AR: 11.70 - 12.84gms
It's not really clear for me why
Pink put this coin on the list to
type Ostgruppe-Transylvania. Allen describes as NE-Hungary / S-Slovakia
type and I think that the latter is unlikely.
Pink deduced from
Lysimachos goldstater finds [found
hoards: valley of Strigy (Streiu) river, Hátszeg (Hateg), etc.] the found similar
obverse silver coins in Transylvania, although these
gold coins weren’t in circulation neither
celtic,
nor dacian areas, but catch from
Thrace, for example from Callatis, what was raided by
Dacians.
That is fact, several
Lysimachos obverse silver coins found in Transylvania, but this coin’s
reverse reminds me to the ostnoricer Kroisbacher mit Reiterstumpf
type (see OTA 469-6, Demski 1393), similar the powerful horse-image, the gallopping legs of
horse, and the forward-looking crested rider, although the Kroisbacher’s bolt torque pattern is not included.
This coin found at Sümeg
oppidum (if it was that, today a middleage castle), in the
North of the Balaton lake,
Hungary. A similar found at Göttweig (near Krems an der Donau,
Austria, today an Abbey).
There’s no trace the Dacian conquest in Transdanubia (
Pannonia) around 50 BC, even not sure that the
Dacians have been crossed the Danube somewhere between Dunaszekcső and Aquincum (but at Aquincum the newly settled Eravisci escaped from the
Dacians, left their villages near Pest and went to the opposite bank of the river built
oppidum – today the Citadella in Gellért
hill of Buda).
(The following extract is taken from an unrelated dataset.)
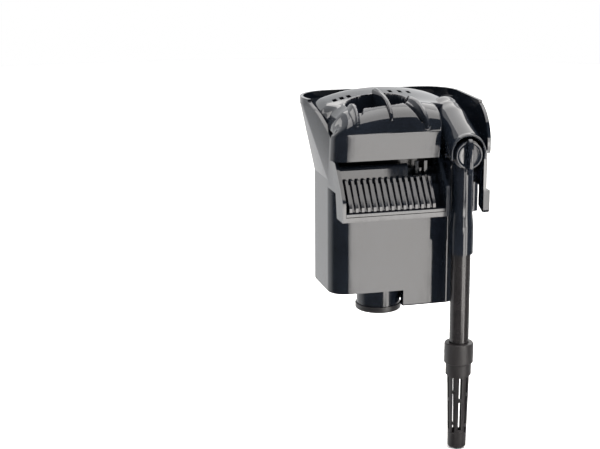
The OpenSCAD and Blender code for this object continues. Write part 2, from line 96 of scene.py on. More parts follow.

The conquerors followed the valley of Danube towards the Boii capital, Bratislava, what later destroyed.
The Transdanubian found-site also can indicate that although the coin minted in Transylvania and essentially used there, but the Celt tribes (Teurisci and Anarti) could brought with them who escaped from Dacian conquerors to the
West. This may justify the
Celtic cemetery found in the upper Tisza (eg. Szaniszló and Piskolt) and several Transdanubian Iron Age cemetery finds identity, at least according to dr. John Németi, the Museum of Nagykároly (Carei,
Romania) retired historian and researcher, who is this theory supported by a number of artifacts (but not with coins).
It can not be ruled out completely that this coin went by way of trade to Transdanubia, because a single coin find does not prove almost anything on its use and origin.